# EXERCISE INSTRUCTIONS:
Retype, exactly as written, every line from the one containing "for bogie, x0" down to the one containing "obj.matrix_world = world", including both, and nothing else.

# DATA SECTION:
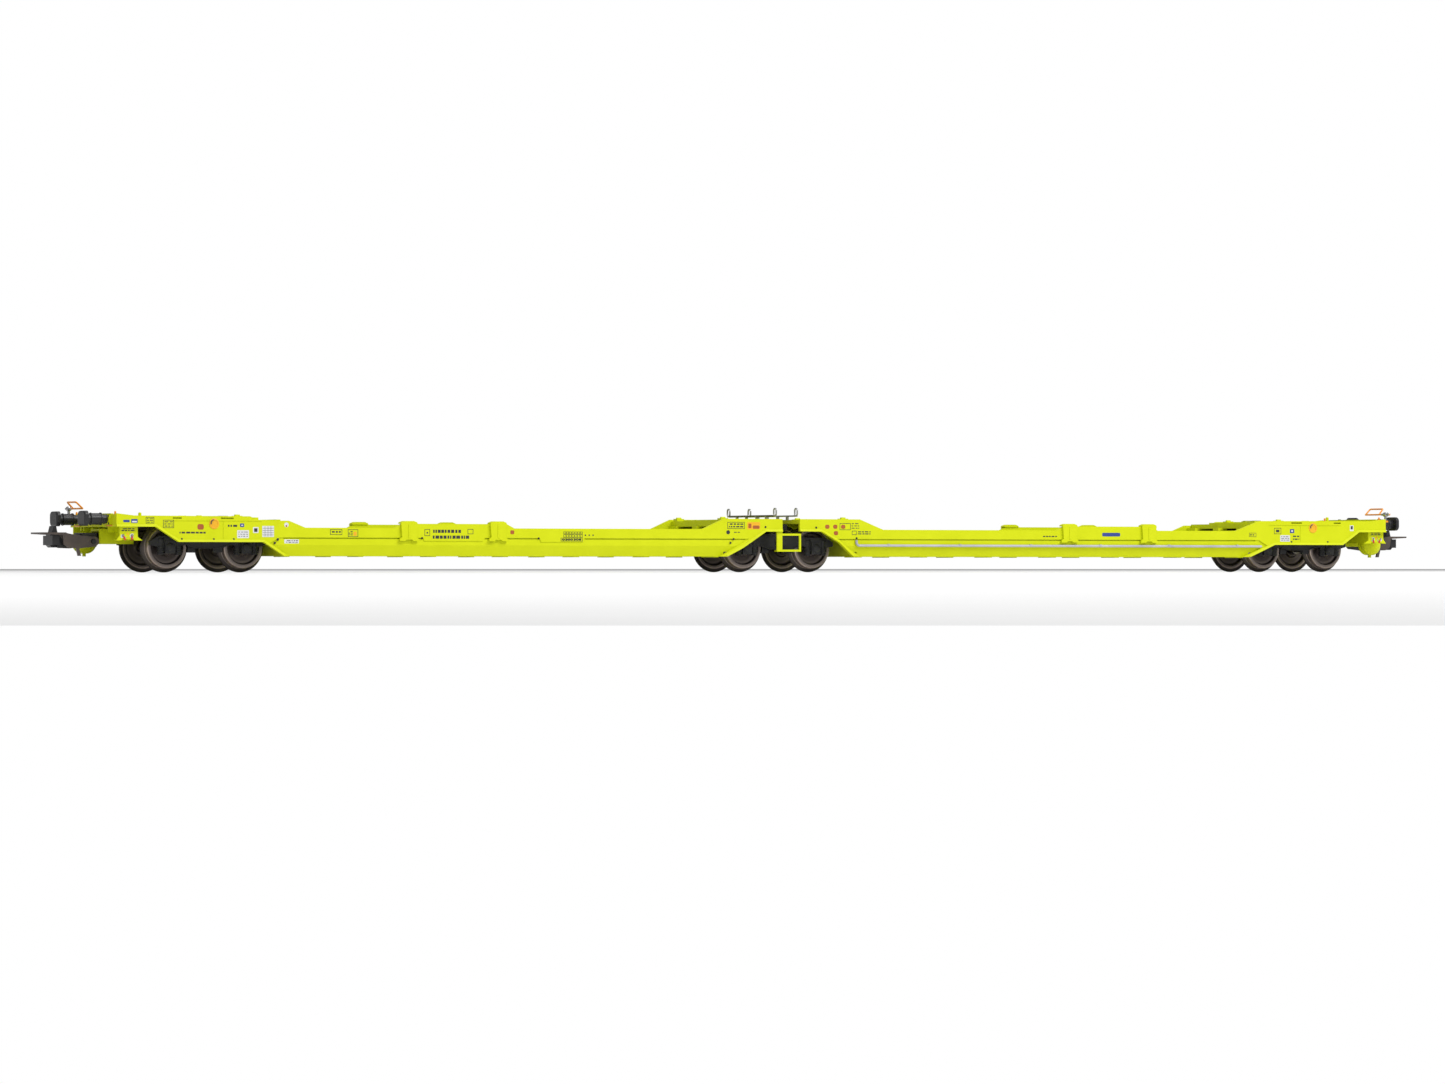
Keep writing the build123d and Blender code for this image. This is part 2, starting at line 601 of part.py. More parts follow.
def make_screw(x, top):
    """Bogie screw: head under the bolster, shank up into the body."""
    with BuildPart() as screw:
        disc(x, 0, (6.0, 6.85), 2.1)
        disc(x, 0, (6.8, top), SCREW_R)
        block((x - 1.5, x + 1.5), (-0.2, 0.2), (5.9, 6.35), Mode.SUBTRACT)
    return screw.part


def make_hoop_bar(x):
    """Cross bar on short feet, with an upright oval hoop at each end."""
    with BuildPart() as hoops:
        cross_bar(x, 13.9, 0.22, (HOOP_Y + 0.6, -HOOP_Y - 0.6))
        for y in (-8.5, -3.0, 3.0, 8.5):
            block((x - 0.3, x + 0.3), (y - 0.35, y + 0.35), (DECK_TOP, 13.85))
        for y in (-HOOP_Y, HOOP_Y):
            with BuildSketch(Plane(origin=(x, y, up(14.9)), x_dir=(0, 1, 0), z_dir=(1, 0, 0))):
                SlotOverall(2.3, 1.7, rotation=90)
                SlotOverall(1.75, 1.15, rotation=90, mode=Mode.SUBTRACT)
            extrude(amount=0.17, both=True)
    return hoops.part


def make_centre_steps():
    """Step frame that hangs from half a beside the articulation."""
    face = (-16.2, -15.7)
    with BuildPart() as steps:
        block((-3.5, 3.7), face, (4.4, 9.2))
        block((-1.9, 3.2), face, (4.95, 8.65), Mode.SUBTRACT)
        block((-3.5, -1.9), face, (9.1, 9.7))
        block((-3.5, 3.7), (-16.2, -14.7), (4.4, 4.75))
    return steps.part


def make_brake_pipe():
    """Brake pipe in front of the lower band of half b, held by clips."""
    y = -16.42
    r = 0.33
    with BuildPart() as pipe:
        points = [(20.3, y, 7.5), (20.3, y, 6.05), (148.0, y, 6.05)]
        lifted = [(px, py, up(pz)) for px, py, pz in points]
        with BuildLine() as path:
            FilletPolyline(*lifted, radius=0.9)
        with BuildSketch(Plane(origin=lifted[0], z_dir=path.line % 0)):
            Circle(r)
        sweep(path=path.line)
        for index in range(6):
            x = 30 + index * 22
            block((x - 0.25, x + 0.25), (-BAND_Y, y - r - 0.04), (5.95, 6.5))
    return pipe.part


# ---- bogies -----------------------------------------------------------------
def make_bogie_frame(x0):
    """Two side frames with axle boxes and spring pots, joined by the bolster."""
    half_base = WHEELBASE / 2
    with BuildPart() as frame:
        block((x0 - 2.6, x0 + 2.6), (-11, 11), (7.0, 8.8))
        disc(x0, 0, (8.7, PAD_TOP), 3.2)
        for side in (-1, 1):
            outline = [(4.4, 9.1), (7.2, 8.15), (13.2, 8.15), (15.6, 6.9), (15.6, 5.9), (12.7, 5.2)]
            outline += [(12.7, 4.3), (7.9, 4.3), (7.9, 5.4), (6.4, 6.0), (3.2, 5.0)]
            points = [(x0 + px, pz) for px, pz in outline]
            points += [(x0 - px, pz) for px, pz in reversed(outline)]
            side_slab(points, (side * 11.9, side * 10.7))
            for end in (-1, 1):
                axle_x = x0 + end * half_base
                block((axle_x - 1.35, axle_x + 1.35), (side * 10.5, side * 12.3), (3.7, 6.9))
                for spring in (-2.35, 2.35):
                    disc(axle_x + spring, side * 11.45, (3.5, 5.7), 0.8)
                    disc(axle_x + spring, side * 11.45, (5.7, 6.3), 0.62)
                    disc(axle_x + spring, side * 11.45, (6.2, 7.2), 0.8)
                axle_y = (side * 10.0, side * 11.95)
                cross_bar(axle_x, TREAD_R, 0.55, (max(axle_y), min(axle_y)), Mode.SUBTRACT)
            long_rib = (side * 11.9, side * 12.15)
            block((x0 - 4.2, x0 + 4.2), long_rib, (8.6, 9.0))
            block((x0 - 12.6, x0 - 7.2), long_rib, (7.7, 8.1))
            block((x0 + 7.2, x0 + 12.6), long_rib, (7.7, 8.1))
        disc(x0, 0, (6, 10), BOGIE_HOLE_R, Mode.SUBTRACT)
    return frame.part


def make_brake_gear(x0):
    """Brake beams under the bolster with four shoes that face the treads."""
    half_base = WHEELBASE / 2
    with BuildPart() as gear:
        for end in (-1, 1):
            axle_x = x0 + end * half_base
            block((x0 + end * 2.6, x0 + end * 3.4), (-10.2, 10.2), (6.2, 7.0))
            for side in (-1, 1):
                block((x0 + end * 2.7, x0 + end * 6.2), (side * 8.3, side * 9.8), (4.0, 7.0))
                shoe_y = (side * 8.1, side * 10.0)
                cross_bar(axle_x, TREAD_R, TREAD_R + 0.4, (max(shoe_y), min(shoe_y)), Mode.SUBTRACT)
    return gear.part


def make_axle(x):
    """Axle with journal ends that turn in the axle boxes."""
    with BuildPart() as axle:
        cross_bar(x, TREAD_R, 0.75, (10.35, -10.35))
        cross_bar(x, TREAD_R, 0.5, (11.85, -11.85))
        cross_bar(x, TREAD_R, 1.15, (7.2, 5.4))
        cross_bar(x, TREAD_R, 1.15, (-5.4, -7.2))
    return axle.part


def make_wheels(x):
    """Pair of disc wheels with flange, coned tread, thin web and hub."""
    inner = BACK_TO_BACK / 2
    outer = inner + WHEEL_W
    with BuildPart() as wheels:
        for side in (-1, 1):
            with BuildSketch(Plane(origin=(x, 0, AXLE_Z), x_dir=(0, 1, 0), z_dir=(-1, 0, 0))):
                with BuildLine():
                    Polyline(
                        (side * inner, 0.75), (side * inner, 1.9), (side * (inner + 0.5), 2.3),
                        (side * (inner + 0.75), 4.2), (side * inner, 4.6), (side * inner, FLANGE_R - 0.35),
                    )
                    ThreePointArc(
                        (side * inner, FLANGE_R - 0.35), (side * (inner + 0.3), FLANGE_R),
                        (side * (inner + 0.62), FLANGE_R - 0.35),
                    )
                    Polyline(
                        (side * (inner + 0.62), FLANGE_R - 0.35), (side * (inner + 0.95), TREAD_R + 0.06),
                        (side * (outer - 0.2), TREAD_R - 0.02), (side * outer, TREAD_R - 0.22),
                        (side * outer, 4.35), (side * (outer - 0.85), 4.0), (side * (outer - 1.2), 2.3),
                        (side * (outer - 0.35), 1.75), (side * (outer - 0.1), 1.3), (side * (outer - 0.1), 0.75),
                        (side * inner, 0.75),
                    )
                make_face()
            revolve(axis=Axis((x, 0, AXLE_Z), (0, 1, 0)))
    return wheels.part


# ---- build every piece -------------------------------------------------------
for key, half in HALVES.items():
    sign = half["sign"]
    save(make_sill(half, -1), f"{key}_sill_near")
    save(make_sill(half, 1), f"{key}_sill_far")
    save(make_outer_deck(half), f"{key}_outer_deck")
    save(make_inner_deck(half), f"{key}_inner_deck")
    save(make_pocket_floor(half), f"{key}_pocket_floor")
    save(make_headstock(half), f"{key}_headstock")
    save(make_panels(half), f"{key}_brake_panels")
    save(make_drum(half), f"{key}_air_drum")
    save(make_hand_rail(half), f"{key}_hand_rail")
    save(make_posts(half), f"{key}_grapple_posts")
    save(make_spigots(half), f"{key}_spigots")
    save(make_trestle(half), f"{key}_trestle")
    save(make_buffer_sleeves(half), f"{key}_buffer_sleeves")
    save(make_buffer_heads(half), f"{key}_buffer_heads")
    save(make_coupler_pocket(half), f"{key}_coupler_pocket")
    save(make_coupler_head(half), f"{key}_coupler_head")
    save(make_bail(half), f"{key}_coupler_bail")
    save(make_screw(sign * PIVOT_U, 11.0), f"{key}_bogie_screw")

save(make_joint_tongue(), "joint_tongue")
save(make_screw(0, TONGUE_TOP - 0.2), "joint_screw")
save(make_hoop_bar(-2.7), "a_hoop_bar")
save(make_hoop_bar(3.6), "b_hoop_bar")
save(make_centre_steps(), "centre_steps")
save(make_brake_pipe(), "b_brake_pipe")

for bogie, x0 in (("bogie_a", -PIVOT_U), ("bogie_mid", 0), ("bogie_b", PIVOT_U)):
    save(make_bogie_frame(x0), f"{bogie}_frame")
    save(make_brake_gear(x0), f"{bogie}_brake_gear")
    for number, offset in ((1, -WHEELBASE / 2), (2, WHEELBASE / 2)):
        save(make_axle(x0 + offset), f"{bogie}_axle_{number}")
        save(make_wheels(x0 + offset), f"{bogie}_wheels_{number}")
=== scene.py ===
import json
import math
import random

import bmesh
import bpy
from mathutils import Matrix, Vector


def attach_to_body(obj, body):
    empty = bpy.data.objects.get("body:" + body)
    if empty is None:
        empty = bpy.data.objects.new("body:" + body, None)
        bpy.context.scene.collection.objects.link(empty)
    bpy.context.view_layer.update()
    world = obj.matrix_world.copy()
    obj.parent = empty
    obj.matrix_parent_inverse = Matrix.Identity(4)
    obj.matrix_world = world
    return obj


# H0 articulated pocket wagon. Lengths are millimetres, heights are above the rail head, and
# u is the distance from the articulation along either half: X = sign * u.
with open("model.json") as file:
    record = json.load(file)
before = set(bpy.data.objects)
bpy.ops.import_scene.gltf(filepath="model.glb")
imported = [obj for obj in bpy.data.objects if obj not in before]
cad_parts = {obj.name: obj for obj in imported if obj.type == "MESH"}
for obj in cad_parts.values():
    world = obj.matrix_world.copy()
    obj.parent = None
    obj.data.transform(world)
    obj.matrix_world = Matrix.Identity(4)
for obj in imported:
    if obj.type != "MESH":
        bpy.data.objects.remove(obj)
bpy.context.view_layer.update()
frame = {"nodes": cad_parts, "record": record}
bpy.context.scene.view_settings.view_transform = "Standard"

MM = 0.001
SIGNS = {"a": -1, "b": 1}
rng = random.Random(87)

# wheels and bogies
RAIL = 1.05                     # rail head above the flange bottoms
TREAD_R = 5.25                  # wheel tread, and so the height of the axles
FLANGE_R = TREAD_R + RAIL
PIVOT_U = 163.2
BOGIES = {"bogie_a": -PIVOT_U, "bogie_mid": 0.0, "bogie_b": PIVOT_U}
HALF_BASE = 10.3                # bogie pivot to axle
WEB_Y = 11.9                    # face of the bogie's side frames
BOX_Y = 12.3                    # face of the axle boxes
SPRING_X = 2.35                 # axle to spring
SPRING_Y = 11.45
SPRING_R = 0.84
SPRING_LOW, SPRING_HIGH = 3.75, 5.6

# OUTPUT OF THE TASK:
for bogie, x0 in (("bogie_a", -PIVOT_U), ("bogie_mid", 0), ("bogie_b", PIVOT_U)):
    save(make_bogie_frame(x0), f"{bogie}_frame")
    save(make_brake_gear(x0), f"{bogie}_brake_gear")
    for number, offset in ((1, -WHEELBASE / 2), (2, WHEELBASE / 2)):
        save(make_axle(x0 + offset), f"{bogie}_axle_{number}")
        save(make_wheels(x0 + offset), f"{bogie}_wheels_{number}")
=== scene.py ===
import json
import math
import random

import bmesh
import bpy
from mathutils import Matrix, Vector


def attach_to_body(obj, body):
    empty = bpy.data.objects.get("body:" + body)
    if empty is None:
        empty = bpy.data.objects.new("body:" + body, None)
        bpy.context.scene.collection.objects.link(empty)
    bpy.context.view_layer.update()
    world = obj.matrix_world.copy()
    obj.parent = empty
    obj.matrix_parent_inverse = Matrix.Identity(4)
    obj.matrix_world = world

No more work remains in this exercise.